Growing up as a Black girl in Alabama, Riché Richardson said country music and the predominantly white country aesthetic saturated popular culture. But even with few highly visible Black artists, Richardson – who loved Olivia Newton John and the 1980 film “Coal Miner’s Daughter” – felt the genre of country influenced her and belonged to her, too.
, professor of Africana studies in the College of Arts and Sciences, said reclaiming country music for the Black community and rebranding the genre as an inclusive space are among the triumphs of Beyoncé’s new album, “Cowboy Carter,” released on March 29 and widely considered the pop and R&B icon’s foray into – and challenge to – country as a genre.
“I totally identify with Beyoncé’s embrace of the genre and can understand how much it conceivably influenced her, because it influenced me,” said Richardson, who writes in and teaches Beyoncé studies. “In that way, she is living a lot of our dreams. She’s celebrating the diversity of country as a genre and showing that it belongs to everyone.”
Beyoncé, who grew up in Texas, achieves this not only through her own songs, Richardson said, but by including on the album Black country artists who haven’t been given their due, like Linda Martell, contemporary Black country artists like Tanner Adell and Brittney Spencer, as well as foundational white country artists such as Willie Nelson and Dolly Parton.
“She pays tribute to a really wonderful chorus of artists,” Richardson said. “But it’s important to recognize the foundational contributions of people of African descent to the development of country because you have these conceptions that they’re not part of it, they’re other to it, or they’re interlopers, and there’s a whole wealth of artists that belie those conclusions.”
Richardson said Beyoncé is challenging not only the country genre but broader conceptions of race, gender and of America as a nation. And while the full, album-length embrace of the genre is new in Beyoncé’s work – confronting these ideas is not.
For example, Richardson said, at her performance at the 2016 Super Bowl – at an event and game correlated with white culture – Beyoncé paid tribute to Malcom X and the 50th anniversary of the Black Panthers. In performances of her single “Formation” in predominantly white spaces, she has incorporated images of major social justice movements like Black Lives Matter, #SayHerName, Mothers of the Movement and #TakeAKnee. In her current promotion for “Cowboy Carter,” she projected images of the album, without prior consent, on the facades of major art institutions in New York City, including the Guggenheim Museum and the Whitney Museum of American Art.
“She’s putting pressure on these narrow notions of American identity that are correlated with whiteness,” Richardson said.
Richardson said the album iconography is a perfect illustration: on the album’s cover, Beyoncé sits astride a horse; she wears rodeo chaps and a cowboy hat, with the horse’s reins in one hand, and in the other, a large American flag.

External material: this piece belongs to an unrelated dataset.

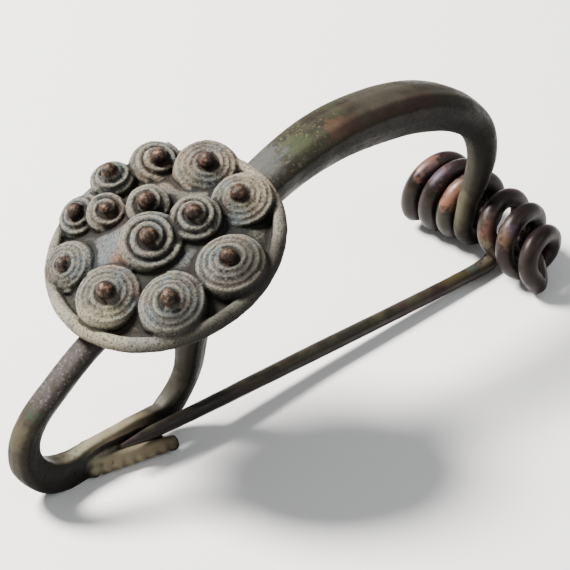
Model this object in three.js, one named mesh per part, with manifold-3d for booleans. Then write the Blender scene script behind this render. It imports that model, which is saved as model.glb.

“She’s using that national symbolism and announcing herself as a person of African descent in the genre of country, which is stereotypically associated with white identity,” Richardson said. “She’s challenging and deconstructing those perceptions and helping us to envision a more inclusive and expansive notion of American identity.”
Beyoncé is also challenging conceptions of Blackness as well, Richardson said. “For so long Black popular culture has been imagined as being quintessentially urban. How does she challenge our understandings of Black popular culture and what is admissible within its aesthetics?”
In her scholarship on Beyoncé, Richardson has long written of the importance of Beyoncé’s southern roots and how they have informed her identity throughout her career. She’s drawn parallels between Beyoncé’s rise and that of other Texas-born stars like Farrah Fawcett.
“This is not her first rodeo,” Richardson said. “She has been engaging in country discourses for a long time, and her national iconicity as a Black woman has been mediated through her background in Texas.”
For Richardson, the new album is a confirmation of this thesis and an opportunity for further study – she’s currently co-editing a book, with the working title “Beyoncé’s Souths,” about narratives of the South, including the Africana Southwest, in Beyoncé’s music, performance and promotion. Richardson is also looking forward to exploring these themes in the next iteration of her Cornell course on Beyoncé, Beyoncé Nation, which she taught in 2017 and in 2022, with frequent guest lectures from Beyoncé’s father, Mathew Knowles.
“The U.S. South can be figured in very stereotypical ways,” Richardson said. “So what does it mean to look at the region on its own terms, or look at the forms of cultural production and art that have been engendered there? Beyoncé gives us so many of these kinds of gifts, and that’s what makes her a vital cultural resource.”